## Objective
Copy out the listing exactly.

## Source material
**********

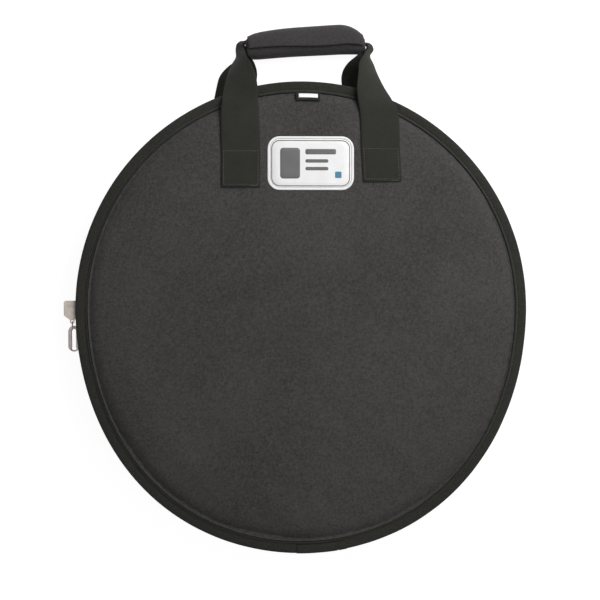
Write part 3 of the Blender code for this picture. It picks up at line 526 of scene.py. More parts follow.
INSIDE = ((0.010, 0.010, 0.011), (0.030, 0.030, 0.033), 0.0004)
TAPE_THREAD = 0.0008
panel_cloth = cloth(
    "panel_fabric", (0.0272, 0.0260, 0.0254), (0.0848, 0.0810, 0.0790), 0.0006, False, sheen=0.04, shine=0.15
)
wall_cloth = cloth("wall_fabric", (0.022, 0.021, 0.0207), (0.068, 0.0648, 0.0632), 0.0006, True)
lining_cloth = cloth("lining", *INSIDE, False, sheen=0.3, rough=0.6)
wall_lining_cloth = cloth("wall_lining", *INSIDE, True, sheen=0.3, rough=0.6)
tape_cloth = cloth(
    "binding_tape", (0.0117, 0.0117, 0.0098), (0.0350, 0.0350, 0.0298), TAPE_THREAD, True,
    depth=0.0002, sheen=0.06, shine=0.2,
)
# The rear tape is the front tape in darker colours: painted shade for the shadow that the front flange casts on it.
rear_tape_painted_shade = cloth(
    "rear_binding_tape", (0.004, 0.004, 0.0035), (0.013, 0.013, 0.011), TAPE_THREAD, True,
    depth=0.0002, sheen=0.02,
)
felt = cloth("divider_felt", (0.014, 0.014, 0.015), (0.045, 0.045, 0.048), 0.0009, False, sheen=0.4, rough=0.95)


# %% [markdown]
# Each panel is cloth over about 10 mm of foam. The cloth stays flat over the foam, rolls down at the
# edge as a quarter ellipse, and turns out flat into the seam. A cloth simulation could pull it over the
# foam, but its seam would leave the solids' edge. So the skin is a stack of rings: outlines at a list
# of insets and heights. The foam pushes the cloth up a little between its seams, and the stitches pull
# small puckers into the roll, so a relief that is a sum of slow waves is added.

# %% Panel profiles
SKIN_SEAM = 0.0095
SKIN = 0.0009
FOAM_DEPTH = 0.0107
SEAM_EDGE = 0.0020
ROLL = FLAT_INSET - ROLL_END
PANEL_TURNS = 640
SWELLS = ((0.16, 0.60), (0.05, 0.25))
PUCKER_COUNT = 96
PUCKER_HEIGHT = 0.00035
PUCKER_START = 0.009
PUCKER_REACH = 0.011
EDGE_SAG = 0.0064
SAG_REACH = 0.030
SAG_TURN = math.radians(75)
SAG_START = 0.0026
RIM_FALL, RIM_REACH = 0.30, 0.011
SEWN_RINGS = 60


def panel_profile():
    """Rings from the middle of the outer face, over the roll and the seam, to the middle of the under side.

    Each ring is (inset, depth under the outer face, share of the flat middle's outline).
    """
    shares = np.linspace(0.004, 1.0, 46) ** 0.8
    flat = [(FLAT_INSET + (RADIUS - FLAT_INSET) * (1 - share), 0.0, share) for share in shares]
    fall = np.linspace(0, math.pi / 2, 15)[1:]
    roll = [(FLAT_INSET - ROLL * math.sin(t), SKIN_SEAM * (1 - math.cos(t)), 1.0) for t in fall]
    seam = [(inset, SKIN_SEAM, 1.0) for inset in (0.0125, 0.008, 0.004)]
    edge = [(SEAM_EDGE, SKIN_SEAM + SKIN / 2, 1.0)]
    under = [(inset, SKIN_SEAM + SKIN, 1.0) for inset in (0.004, 0.008, ROLL_END)]
    foam = [(0.0165, FOAM_DEPTH, 1.0), (0.020, FOAM_DEPTH, 1.0), (0.028, FOAM_DEPTH, 1.0)]
    middle = [(FLAT_INSET, FOAM_DEPTH, share) for share in np.linspace(1.0, 0.004, 26)]
    return np.array(flat + roll + seam + edge + under + foam + middle)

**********

## Solution
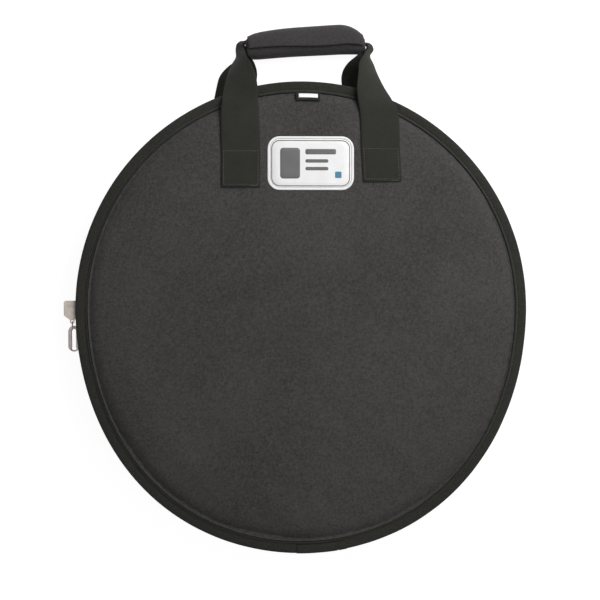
Write part 3 of the Blender code for this picture. It picks up at line 526 of scene.py. More parts follow.
INSIDE = ((0.010, 0.010, 0.011), (0.030, 0.030, 0.033), 0.0004)
TAPE_THREAD = 0.0008
panel_cloth = cloth(
    "panel_fabric", (0.0272, 0.0260, 0.0254), (0.0848, 0.0810, 0.0790), 0.0006, False, sheen=0.04, shine=0.15
)
wall_cloth = cloth("wall_fabric", (0.022, 0.021, 0.0207), (0.068, 0.0648, 0.0632), 0.0006, True)
lining_cloth = cloth("lining", *INSIDE, False, sheen=0.3, rough=0.6)
wall_lining_cloth = cloth("wall_lining", *INSIDE, True, sheen=0.3, rough=0.6)
tape_cloth = cloth(
    "binding_tape", (0.0117, 0.0117, 0.0098), (0.0350, 0.0350, 0.0298), TAPE_THREAD, True,
    depth=0.0002, sheen=0.06, shine=0.2,
)
# The rear tape is the front tape in darker colours: painted shade for the shadow that the front flange casts on it.
rear_tape_painted_shade = cloth(
    "rear_binding_tape", (0.004, 0.004, 0.0035), (0.013, 0.013, 0.011), TAPE_THREAD, True,
    depth=0.0002, sheen=0.02,
)
felt = cloth("divider_felt", (0.014, 0.014, 0.015), (0.045, 0.045, 0.048), 0.0009, False, sheen=0.4, rough=0.95)


# %% [markdown]
# Each panel is cloth over about 10 mm of foam. The cloth stays flat over the foam, rolls down at the
# edge as a quarter ellipse, and turns out flat into the seam. A cloth simulation could pull it over the
# foam, but its seam would leave the solids' edge. So the skin is a stack of rings: outlines at a list
# of insets and heights. The foam pushes the cloth up a little between its seams, and the stitches pull
# small puckers into the roll, so a relief that is a sum of slow waves is added.

# %% Panel profiles
SKIN_SEAM = 0.0095
SKIN = 0.0009
FOAM_DEPTH = 0.0107
SEAM_EDGE = 0.0020
ROLL = FLAT_INSET - ROLL_END
PANEL_TURNS = 640
SWELLS = ((0.16, 0.60), (0.05, 0.25))
PUCKER_COUNT = 96
PUCKER_HEIGHT = 0.00035
PUCKER_START = 0.009
PUCKER_REACH = 0.011
EDGE_SAG = 0.0064
SAG_REACH = 0.030
SAG_TURN = math.radians(75)
SAG_START = 0.0026
RIM_FALL, RIM_REACH = 0.30, 0.011
SEWN_RINGS = 60


def panel_profile():
    """Rings from the middle of the outer face, over the roll and the seam, to the middle of the under side.

    Each ring is (inset, depth under the outer face, share of the flat middle's outline).
    """
    shares = np.linspace(0.004, 1.0, 46) ** 0.8
    flat = [(FLAT_INSET + (RADIUS - FLAT_INSET) * (1 - share), 0.0, share) for share in shares]
    fall = np.linspace(0, math.pi / 2, 15)[1:]
    roll = [(FLAT_INSET - ROLL * math.sin(t), SKIN_SEAM * (1 - math.cos(t)), 1.0) for t in fall]
    seam = [(inset, SKIN_SEAM, 1.0) for inset in (0.0125, 0.008, 0.004)]
    edge = [(SEAM_EDGE, SKIN_SEAM + SKIN / 2, 1.0)]
    under = [(inset, SKIN_SEAM + SKIN, 1.0) for inset in (0.004, 0.008, ROLL_END)]
    foam = [(0.0165, FOAM_DEPTH, 1.0), (0.020, FOAM_DEPTH, 1.0), (0.028, FOAM_DEPTH, 1.0)]
    middle = [(FLAT_INSET, FOAM_DEPTH, share) for share in np.linspace(1.0, 0.004, 26)]
    return np.array(flat + roll + seam + edge + under + foam + middle)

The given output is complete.